When you are dealing with an enterprise as large as the federal government, mistakes in payments are bound to happen, but at what point does a preventable mistake become negligence?
We’ll drawn that line at 6 feet under.
While there is no official aggregation of improper payments to the deceased, we know that billions in federal payments have gone to the dead. Former Senator and Pursuit founder, Tom Coburn issued a report entitled Federal Programs to Die for: American Tax Dollars Sent Six Feet Under. The report highlighted more than $1 billion in payments to over 250,000 deceased beneficiaries in a 10-year period. These improper payments continue, with a slew of reports finding billions paid to farmers, hundred of millions to federal retirees, and millions in Medicaid payments who had already passed.
What is the root cause of this negligence? Part of it is clerical and the other is bureaucratic buck passing.
Let’s start with the bureaucracy.
The Social Security Administration (SSA) holds the most comprehensive information on who has died in what has to be the most ominous sounding document in the federal government – the Death Master File. SSA gathers death records from several sources, including other federal agencies, surviving family members, financial institutions, funeral homes, and an electronic reporting system that 43 states participate in. The Death Master File is cross-referenced to ensure the federal government is not sending benefit payments to the deceased.
The problem?
SSA actually has two versions of this file – the “full” Death Master File and the “public” Death Master File. The latter file does not include the death data that SSA receives from states and contains about 10 percent fewer records than the full version. But as the SSA relies more and more on electronic submissions from states, the gap will continue to grow. SSA will only share the full file with some agencies (the Office of Personnel Management, Department of Defense (DoD), Centers for Medicare & Medicaid Services (CMS), the VA, and the IRS). The other agencies, including major benefit paying organizations such as the Department of Agriculture and FEMA, are stuck with the incomplete version.
Why have two files?
The SSA is miffed at handling the death data in the first place. Despite maintaining the Death Master File since 1983, SSA is reluctant to do anything beyond the basics.
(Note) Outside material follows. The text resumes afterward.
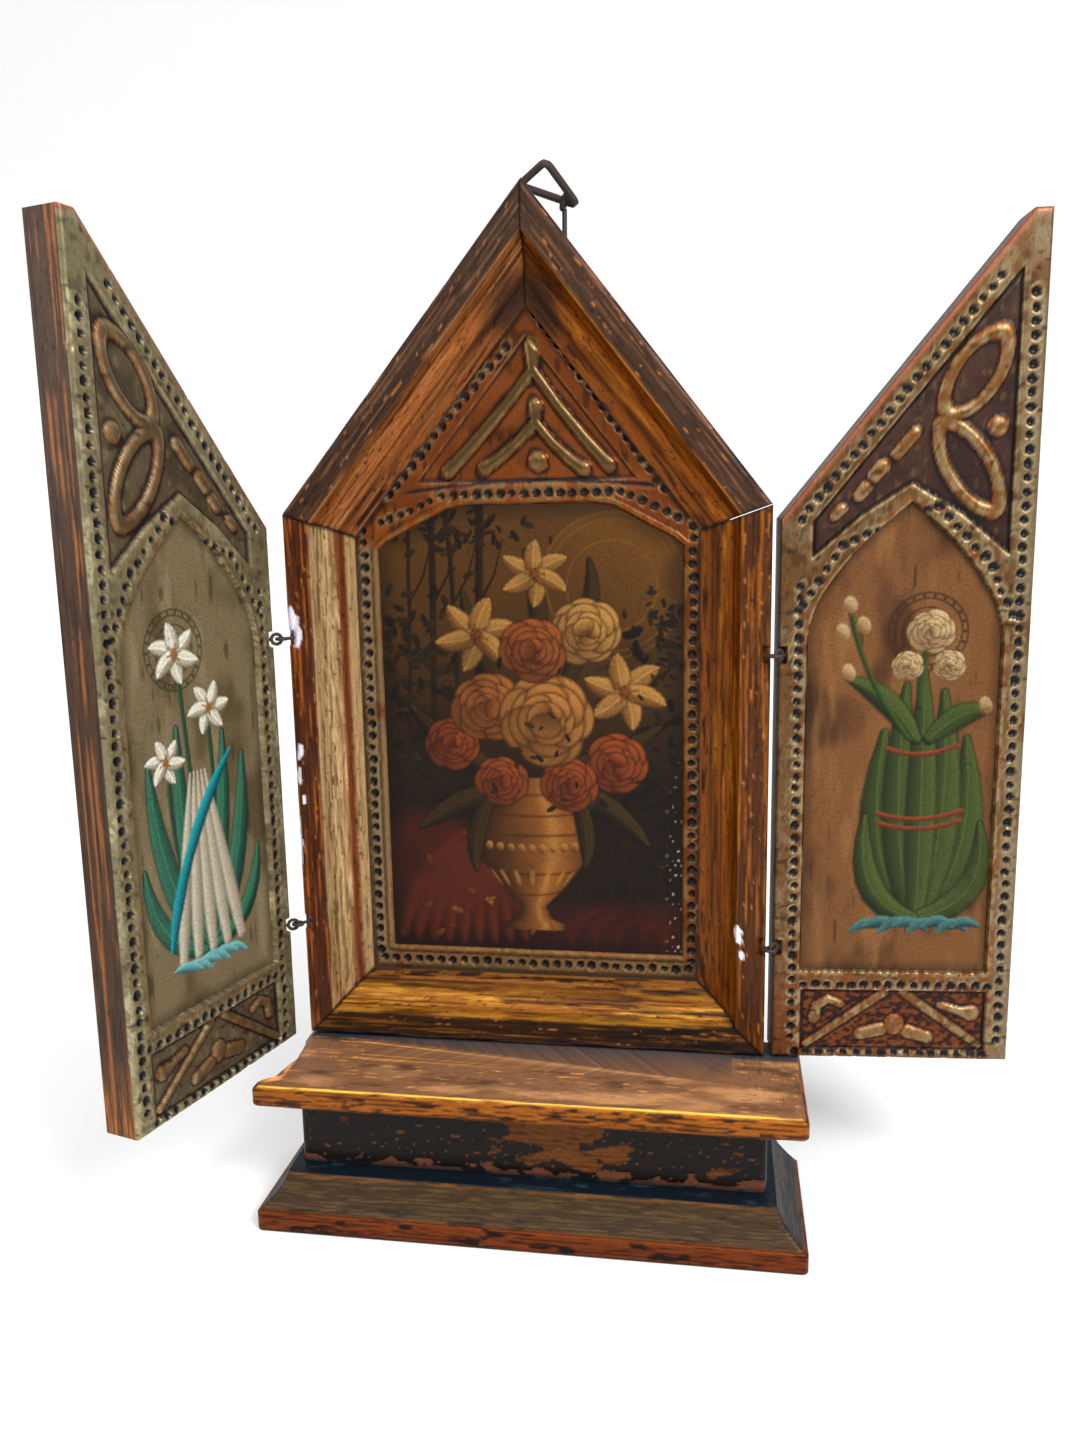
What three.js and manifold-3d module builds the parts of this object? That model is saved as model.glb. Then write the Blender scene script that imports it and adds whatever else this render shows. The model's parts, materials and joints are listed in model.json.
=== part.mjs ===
// Folding triptych altarpiece of gilt wood on a moulded base. Millimetres, +Z up, front faces -Y.
// The origin is the middle of the base's underside.
import * as THREE from 'three';
import { mergeVertices } from 'three/addons/utils/BufferGeometryUtils.js';
import Module from 'manifold-3d';

const wasm = await Module();
wasm.setup();

// ---- driving dimensions ------------------------------------------------------------------

const GAP = 0.3; // clearance between pieces that are glued, nailed or laid together

// base: plinth, die, cornice strip and shelf, all flush at the back
const BASE_WIDTH = 167.6;
const BASE_DEPTH = 50;
const RIM_HEIGHT = 6.8;
const RIM_ARRIS = 0.7;
const LEDGE_TOP = 17.7;
const LEDGE_SIDE_INSET = 9;
const LEDGE_FRONT_INSET = 5.4;
const COVE_STEPS = 6;
const COVE_HOLLOW = 0.16; // how far the cove bows in, as a share of its run
const DIE_TOP = 38;
const DIE_SIDE_INSET = 11.8;
const DIE_FRONT_INSET = 11.4;
const CORNICE_TOP = 41;
const CORNICE_SIDE_INSET = 6.8;
const CORNICE_FRONT_INSET = 4.6;
const CORNICE_RUN = 2.6;
const SHELF_TOP = 47.6;
const SHELF_SIDE_INSET = 0.6;
const SHELF_FRONT_INSET = 0.6;
const SHELF_ARRIS = 1.3;
const SPLINTER = [[4.4, 30], [4.2, 14], [6, 4], [6.7, -3], [5.2, -10], [2.6, -16.5], [-0.2, -20]];
const SPLINTER_FACET = { tiltDeg: -38, turnDeg: 1, in: 1.6, y: 5.4, above: 2.6, length: 46, thick: 9 };

// panel: gabled, a little left of the base's middle, standing near the shelf's back edge
const PANEL_X = -3.2;
const PANEL_FRONT = 13.4;
const PANEL_BOTTOM = SHELF_TOP + GAP;
const PANEL_HALF_WIDTH = 75;
const SHOULDER_Z = 219.6;
const APEX_X = 2.3;
const APEX_Z = 313;
const PANEL_DEPTH = 13;

// moulding of the frame: inset from the outer edge, and depth behind the front
const BAND_WIDTH = 9;
const FRAME_ARRIS = 1.8;
const HOLLOW_WIDTH = 9;
const HOLLOW_DEPTH = 7.6;
const HOLLOW_STEPS = 6;
const FILLET_WIDTH = 3;
const FILLET_DEPTH = 8;
const REBATE_DEPTH = 9.2;
const REBATE_INSET = 12;
const FRAME_INSET = BAND_WIDTH + HOLLOW_WIDTH + FILLET_WIDTH;
const MITRE_CUT = 0.2;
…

They have been compelled by Congress to share the “public” file with other federal agencies, but contend that verification of death records or providing it to other agencies would violate the Anti-Deficiency Act. They won’t verify any records that come in unless the person was receiving Social Security payments. Because the SSA is funded via payroll tax, they deem it inappropriate to perform any activities outside their mission. Womp womp.
While Congress did pass the Federal Improper Payments Coordination Act of 2015 which included a provision for SSA to share the Death Master File, SSA says that an amendment to the Social Security Act is needed for them to share the full file with other agencies.
Fortunately, there is a bipartisan, bicameral bill sponsored by Senators Carper (D-DE) and Kennedy (R-LA) and Reps. Bustos (D-IL) and Gianforte (R-MT) that would do just that. The Stopping Improper Payments to Deceased People Act would amend the Social Security Act to allow for the sharing of the full Death Master File with other agencies.
The bill would also require SSA to come up with a plan for ensuring the accuracy and completeness of the death data it maintains…which takes us to the next problem.
The oldest known person in the world is 115. Yet, a 2015 report found that 6.5 million people over the age of 112 were listed as alive in SSA’s records and that 70,000 of these were actively reporting wages to SSA.
While that’s a standout, several oversight reports this year found benefit payments paid out due to inaccuracies with the Death Master File. Some of it is self-inflicted. In 2012, the SSA Office of Inspector General (OIG) provided SSA a list of 10,764 deceased beneficiaries with discrepancies in their death dates. In a follow up audit this year, 9,500 (88 percent) had still not been corrected six years later.
A 2009 audit found SSA provided $40 million in payments to 6,000 deceased beneficiaries. A 2013 audit found $31 million paid to 2,475 deceased beneficiaries. Last year, another audit found 1,281 deceased beneficiaries, including 56 that had been identified in prior audits, received benefits after their death, costing $20 million.
Some more reports from just this past year found the following:
- SSA issued $2.3 million in payments to beneficiaries that other agencies had already determined were deceased
- Ohio paid $93 million in Medicaid payments to the deceased. Wisconsin paid $589,000 in Medicaid dollars to deceased beneficiaries.
- Not all of Connecticut’s death records made it to SSA, resulting in $1.9 million in improper payments to the deceased.
This is a snapshot of the massive problems with improper payments in the federal government – which have totaled $1.4 trillion since 2003. In 2017 alone, the federal government made $141 billion in improper payments, which is more than the amount of federal loans and Pell grants awarded combined.
Dr. Coburn’s words from 2011 ring even more true today. “At this point in our nation’s history, it is of the utmost importance that every tax dollar spent by the government be put to good use. This means spending within our means on the living, not outside our means on the dead.”
Stopping our tax dollars from going six feet under would be a a great start.